Saved entries
━━━━━━━━━━

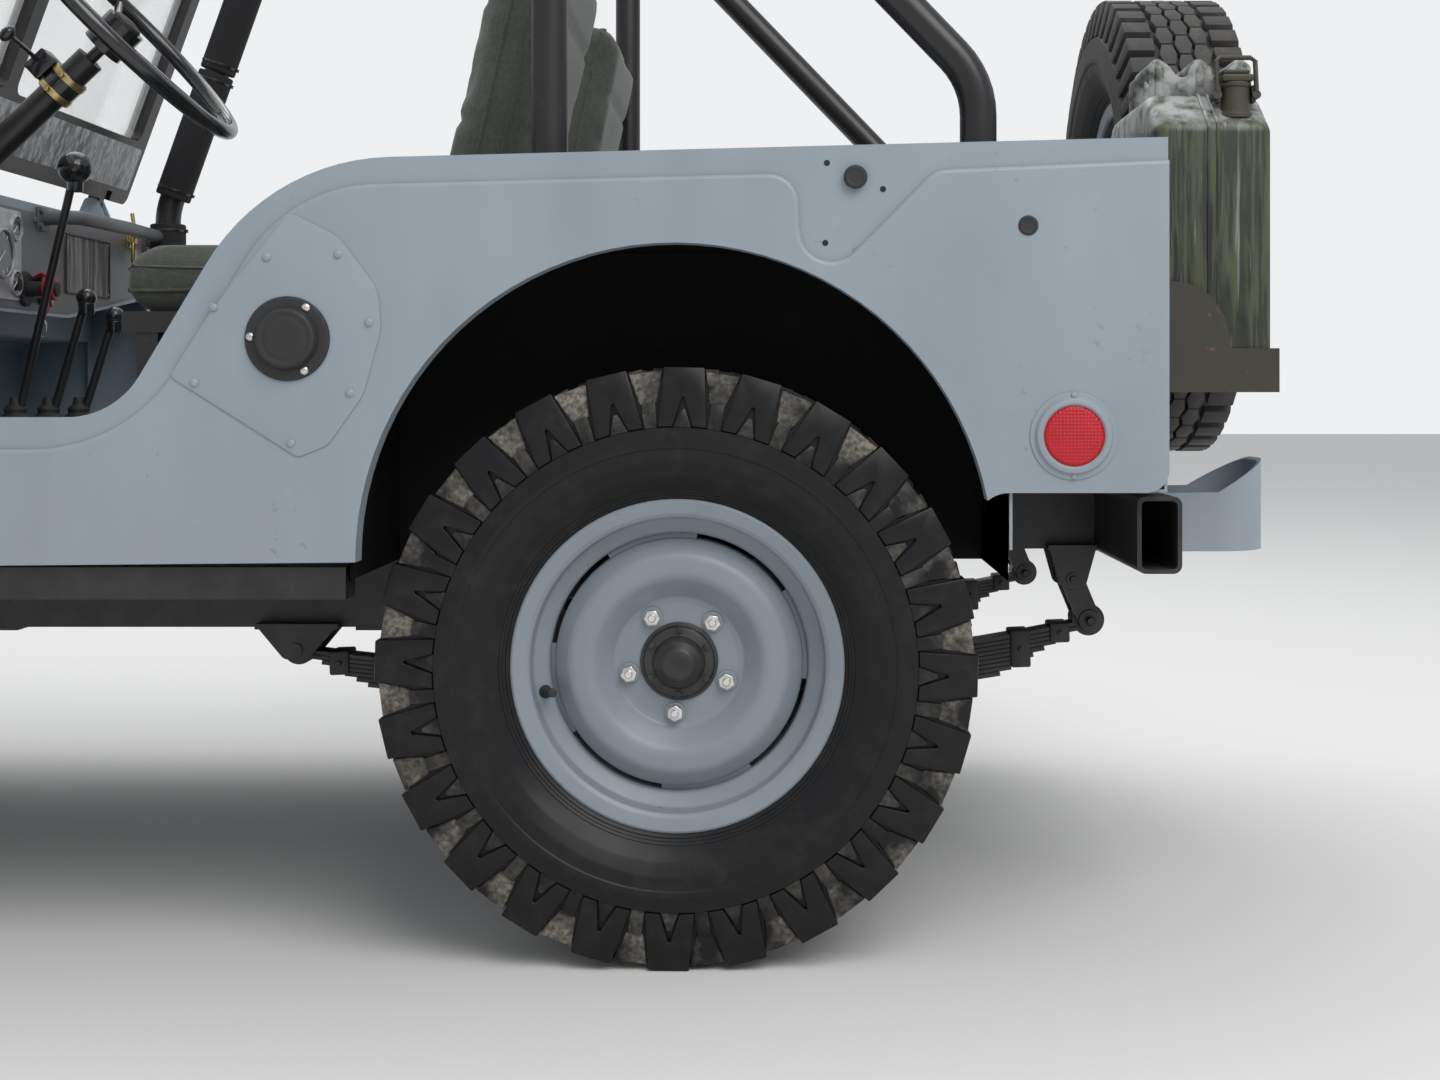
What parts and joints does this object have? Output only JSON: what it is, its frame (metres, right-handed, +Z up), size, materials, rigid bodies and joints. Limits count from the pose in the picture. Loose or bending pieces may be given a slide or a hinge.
{
  "type": "army 4x4 car",
  "caption": "Open army off-road car with rounded front wings, roll cage, folding windscreen, lifting bonnet, steered front wheels, and a spare wheel and fuel can on its tail.",
  "frame": {"origin": "on the ground, under the middle of the car's length and width", "axes": "+X forward, +Y to the car's left, +Z up"},
  "size_m": [3.5205, 1.55, 1.825],
  "materials": {
    "body_paint": "satin",
    "black_paint": "semi-gloss",
    "engine_paint": "matte",
    "bare_steel": "dull",
    "tyre_rubber": "matte",
    "canvas": "woven",
    "screen_glass": "clear",
    "can_green": "satin",
    "lamp_lens": "clear",
    "lens_red": "gloss",
    "wheel_black": "gloss"
  },
  "bodies": {
    "root": {"chassis_frame": "black_paint", "cross_members": "black_paint", "rear_crossbar": "black_paint", "rear_bumperettes": "body_paint", "front_bumper": "black_paint", "body_tub": "body_paint", "floor_pan": "body_paint", "load_bed": "body_paint", "cowl_panel": "body_paint", "grille_panel": "body_paint", "front_wings": "body_paint", "lamps": "lamp_lens", "rocker_rails": "black_paint", "roll_cage": "black_paint", "seat_cushions": "canvas", "seat_backs": "canvas", "seat_frames": "black_paint", "steering_column": "black_paint", "engine": "engine_paint", "radiator": "black_paint", "propshafts": "black_paint", "exhaust": "bare_steel", "floor_controls": "black_paint", "jerry_can": "can_green", "rear_carriers": "can_green", "spare_wheel": "body_paint", "spare_tyre": "tyre_rubber", "fuel_filler": "body_paint", "fuel_tank": "black_paint", "leaf_springs": "black_paint", "front_axle": "black_paint", "rear_axle": "black_paint"},
    "knuckle_left": {"knuckle_left": "black_paint"},
    "knuckle_right": {"knuckle_right": "black_paint"},
    "tie_rod": {"tie_rod": "black_paint"},
    "wheel_front_left": {"wheel_front_left": "body_paint", "tyre_front_left": "tyre_rubber"},
    "wheel_front_right": {"wheel_front_right": "body_paint", "tyre_front_right": "tyre_rubber"},
    "wheel_rear_left": {"wheel_rear_left": "body_paint", "tyre_rear_left": "tyre_rubber"},
    "wheel_rear_right": {"wheel_rear_right": "body_paint", "tyre_rear_right": "tyre_rubber"},
    "steering_wheel": {"steering_wheel": "wheel_black"},
    "bonnet": {"bonnet": "body_paint"},
    "windscreen": {"windscreen_frame": "black_paint", "windscreen_glass": "screen_glass"}
  },
  "joints": [
    {"name": "steer", "type": "hinge", "parent": "root", "child": "knuckle_left", "pos_m": [1.202, 0.478, 0.4], "axis": [0, 0, 1], "range_deg": [-26, 26]},
    {"name": "steer_right", "type": "hinge", "parent": "root", "child": "knuckle_right", "pos_m": [1.202, -0.478, 0.4], "axis": [0, 0, 1], "range_deg": [-26, 26]},
    {"name": "tie_rod_pivot", "type": "hinge", "parent": "knuckle_left", "child": "tie_rod", "pos_m": [1.377, 0.478, 0.384], "axis": [0, 0, 1], "range_deg": [-26, 26]},
    {"name": "steering_wheel_turn", "type": "hinge", "parent": "root", "child": "steering_wheel", "pos_m": [0.005, 0.355, 1.32], "axis": [-0.7254, 0, 0.6884], "range_deg": [-484, 484]},
    {"name": "roll_front_left", "type": "hinge", "parent": "knuckle_left", "child": "wheel_front_left", "pos_m": [1.202, 0.623, 0.4], "axis": [0, 1, 0], "continuous": true},
    {"name": "roll_front_right", "type": "hinge", "parent": "knuckle_right", "child": "wheel_front_right", "pos_m": [1.202, -0.623, 0.4], "axis": [0, 1, 0], "continuous": true},
    {"name": "roll_rear_left", "type": "hinge", "parent": "root", "child": "wheel_rear_left", "pos_m": [-0.855, 0.623, 0.4], "axis": [0, 1, 0], "continuous": true},
    {"name": "roll_rear_right", "type": "hinge", "parent": "root", "child": "wheel_rear_right", "pos_m": [-0.855, -0.623, 0.4], "axis": [0, 1, 0], "continuous": true},
    {"name": "bonnet_hinge", "type": "hinge", "parent": "root", "child": "bonnet", "pos_m": [0.473, 0, 1.114], "axis": [0, 1, 0], "range_deg": [-80, 0]},
    {"name": "windscreen_hinge", "type": "hinge", "parent": "root", "child": "windscreen", "pos_m": [0.395, 0, 1.146], "axis": [0, 1, 0], "range_deg": [0, 112]}
  ],
  "couplings": [
    {"joint": "steer_right", "follows": "steer", "ratio": 1},
    {"joint": "tie_rod_pivot", "follows": "steer", "ratio": -1},
    {"joint": "steering_wheel_turn", "follows": "steer", "ratio": 18.6}
  ]
}
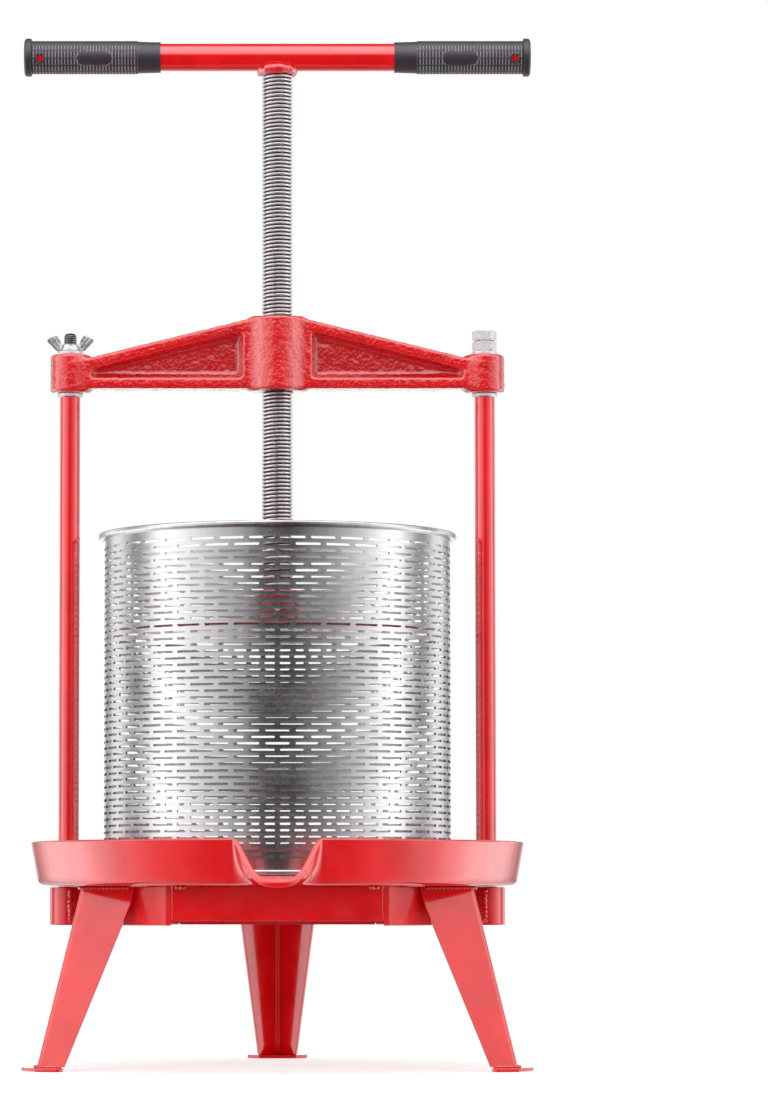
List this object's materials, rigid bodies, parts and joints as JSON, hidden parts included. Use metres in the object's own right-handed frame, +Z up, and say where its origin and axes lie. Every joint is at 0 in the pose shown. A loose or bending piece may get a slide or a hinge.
{
  "type": "fruit press",
  "caption": "Hand-turned fruit press: a screw through a cast beam drives a plate down a slotted steel drum on a spouted juice tray.",
  "frame": {"origin": "on the screw's axis, at the level of the feet, at the centre of the base of the bounding box", "axes": "+Z up along the screw, X along the beam from the wing nut (-X) to the hexagon nuts (+X), -Y towards the spout"},
  "size_m": [0.4, 0.4341, 0.8091],
  "materials": {
    "red_enamel": "gloss",
    "cast_red_enamel": "satin",
    "stainless_sheet": "satin",
    "zinc_plate": "polished",
    "screw_steel": "satin",
    "grip_rubber": "matte"
  },
  "bodies": {
    "stand": {"foot_pad_front_left": "red_enamel", "foot_pad_front_right": "red_enamel", "foot_pad_rear": "red_enamel", "leg_front_left": "red_enamel", "leg_front_right": "red_enamel", "leg_rear": "red_enamel", "front_apron": "red_enamel", "rear_bar": "red_enamel", "side_bar_front_left": "red_enamel", "side_bar_front_right": "red_enamel", "side_bar_rear_left": "red_enamel", "side_bar_rear_right": "red_enamel", "socket_left": "red_enamel", "socket_right": "red_enamel", "tray": "red_enamel", "post_left": "red_enamel", "post_right": "red_enamel", "beam_washer_left": "zinc_plate", "beam_washer_right": "zinc_plate", "cross_beam": "cast_red_enamel", "top_washer_right": "zinc_plate", "hex_nut": "zinc_plate", "lock_nut": "zinc_plate"},
    "drum": {"basket": "stainless_sheet", "basket_rim": "stainless_sheet", "basket_hoop": "stainless_sheet"},
    "plate": {"press_plate": "cast_red_enamel", "plate_hub": "cast_red_enamel", "retaining_screw_front": "zinc_plate", "retaining_screw_rear": "zinc_plate"},
    "screw": {"spindle": "screw_steel", "handle_weld": "red_enamel", "handle_bar": "red_enamel", "grip_left": "grip_rubber", "grip_right": "grip_rubber"},
    "quick_release_washer": {"top_washer_left": "zinc_plate"},
    "quick_release_nut": {"wing_nut": "zinc_plate"}
  },
  "joints": [
    {"name": "plate_travel", "type": "slide", "parent": "stand", "child": "plate", "axis": [0, 0, 1], "range_m": [-0.185, 0.155]},
    {"name": "screw_turn", "type": "hinge", "parent": "plate", "child": "screw", "pos_m": [0, 0, 0.344], "axis": [0, 0, 1], "range_deg": [-22080, 18480]},
    {"name": "drum_lift", "type": "slide", "parent": "stand", "child": "drum", "axis": [0, 0, 1], "range_m": [0, 0.09]},
    {"name": "washer_lift", "type": "slide", "parent": "stand", "child": "quick_release_washer", "axis": [0, 0, 1], "range_m": [0, 0.0101]},
    {"name": "wing_nut_turn", "type": "hinge", "parent": "quick_release_washer", "child": "quick_release_nut", "pos_m": [-0.163, 0, 0.5597], "axis": [0, 0, 1], "range_deg": [0, 2400]}
  ],
  "couplings": [
    {"joint": "plate_travel", "follows": "screw_turn", "m_per_rad": 0.00047746},
    {"joint": "washer_lift", "follows": "wing_nut_turn", "m_per_rad": 0.00023873}
  ]
}
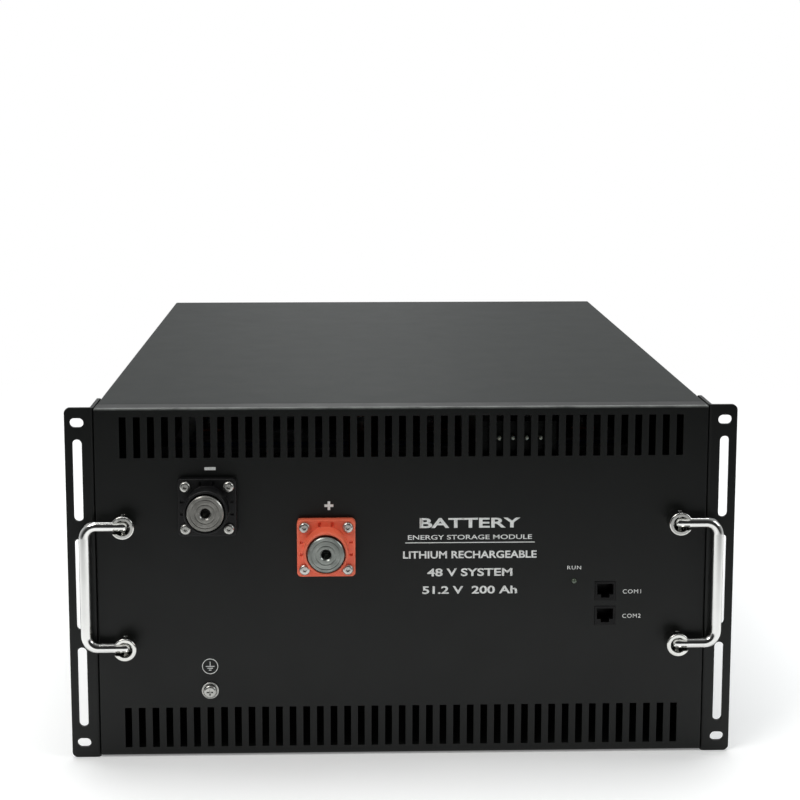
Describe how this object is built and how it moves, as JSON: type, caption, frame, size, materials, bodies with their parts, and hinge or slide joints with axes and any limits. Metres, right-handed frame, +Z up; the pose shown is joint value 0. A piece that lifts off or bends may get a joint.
{
  "type": "server rack battery",
  "caption": "Rack-mounted lithium battery module: steel case with slotted ears, vent slots, two power terminals, network sockets and folding bow handles.",
  "frame": {"origin": "bottom centre of the whole module", "axes": "+X to the right seen from the front, -Y out of the front panel, +Z up"},
  "size_m": [0.4826, 0.604, 0.26],
  "materials": {
    "black_coat": "satin",
    "black_coat_dark": "satin",
    "chrome": "polished",
    "steel_zinc": "satin",
    "steel_black": "satin",
    "contact_plate": "satin",
    "plastic_black": "satin",
    "plastic_orange": "satin",
    "lens_clear": "gloss",
    "board_green": "satin",
    "port_black": "satin",
    "gold": "polished",
    "aluminium": "satin",
    "aluminium_black": "matte",
    "electrode": "matte",
    "copper": "satin",
    "tinned": "satin",
    "epoxy": "matte",
    "foam": "matte",
    "ceramic_white": "satin",
    "cable_red": "satin",
    "cable_black": "satin",
    "film_blue_can": "gloss",
    "capacitor": "satin",
    "connector_white": "satin"
  },
  "bodies": {
    "case": {"base_insulator": "epoxy", "bms_board": "board_green", "bms_bracket": "steel_zinc", "bms_capacitors": "capacitor", "bms_connector": "connector_white", "bms_heatsink": "aluminium_black", "bms_mosfets": "plastic_black", "bms_shunt": "copper", "board_standoffs": "tinned", "busbars": "copper", "cable_lugs": "tinned", "cell_cans": "film_blue_can", "cell_lids": "aluminium", "cell_poles": "aluminium", "cell_separators": "epoxy", "chassis_tray": "black_coat", "comm_board": "board_green", "comm_port_contacts": "gold", "comm_ports": "port_black", "cover_screws": "steel_black", "electrode_stacks": "electrode", "floor_nuts": "steel_zinc", "floor_screws": "steel_black", "foam_strips": "foam", "front_panel": "black_coat", "fuse_body": "ceramic_white", "fuse_post": "plastic_black", "fuse_tabs": "copper", "ground_screw": "steel_zinc", "handle_pins": "steel_zinc", "handle_posts": "chrome", "negative_cable": "cable_black", "negative_link_bar": "copper", "negative_terminal_base": "plastic_black", "negative_terminal_contact": "contact_plate", "pack_end_plates": "aluminium", "pack_nuts": "steel_zinc", "pack_side_rails": "steel_zinc", "pack_tie_rods": "steel_zinc", "pack_top_insulator": "epoxy", "panel_nuts": "steel_zinc", "panel_washers": "steel_zinc", "positive_cable": "cable_red", "positive_terminal_base": "plastic_orange", "positive_terminal_contact": "contact_plate", "power_studs": "tinned", "rack_ear_left": "black_coat_dark", "rack_ear_right": "black_coat_dark", "rack_ear_screws": "steel_black", "rear_panel": "black_coat", "rear_panel_screws": "steel_black", "run_led_lens": "lens_clear", "sense_harness": "cable_black", "soc_led_board": "board_green", "soc_leds": "lens_clear", "terminal_nuts": "steel_zinc", "terminal_screws": "steel_zinc", "top_cover": "black_coat"},
    "left_handle": {"handle_bow_left": "chrome"},
    "right_handle": {"handle_bow_right": "chrome"}
  },
  "joints": [
    {"name": "left_handle_fold", "type": "hinge", "parent": "case", "child": "left_handle", "pos_m": [-0.2, -0.2845, 0.13], "axis": [0, 0, 1], "range_deg": [0, 90]},
    {"name": "right_handle_fold", "type": "hinge", "parent": "case", "child": "right_handle", "pos_m": [0.2, -0.2845, 0.13], "axis": [0, 0, -1], "range_deg": [0, 90]}
  ]
}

━━━━━━━━━━

▶ **PROBLEM REQUIREMENTS**: Where a line above holds the string "with", show that line.

▶ **OUTPUT FOR THIS EXERCISE**:
  "caption": "Open army off-road car with rounded front wings, roll cage, folding windscreen, lifting bonnet, steered front wheels, and a spare wheel and fuel can on its tail.",
Describe how this object is built and how it moves, as JSON: type, caption, frame, size, materials, bodies with their parts, and hinge or slide joints with axes and any limits. Metres, right-handed frame, +Z up; the pose shown is joint value 0. A piece that lifts off or bends may get a joint.
  "caption": "Rack-mounted lithium battery module: steel case with slotted ears, vent slots, two power terminals, network sockets and folding bow handles.",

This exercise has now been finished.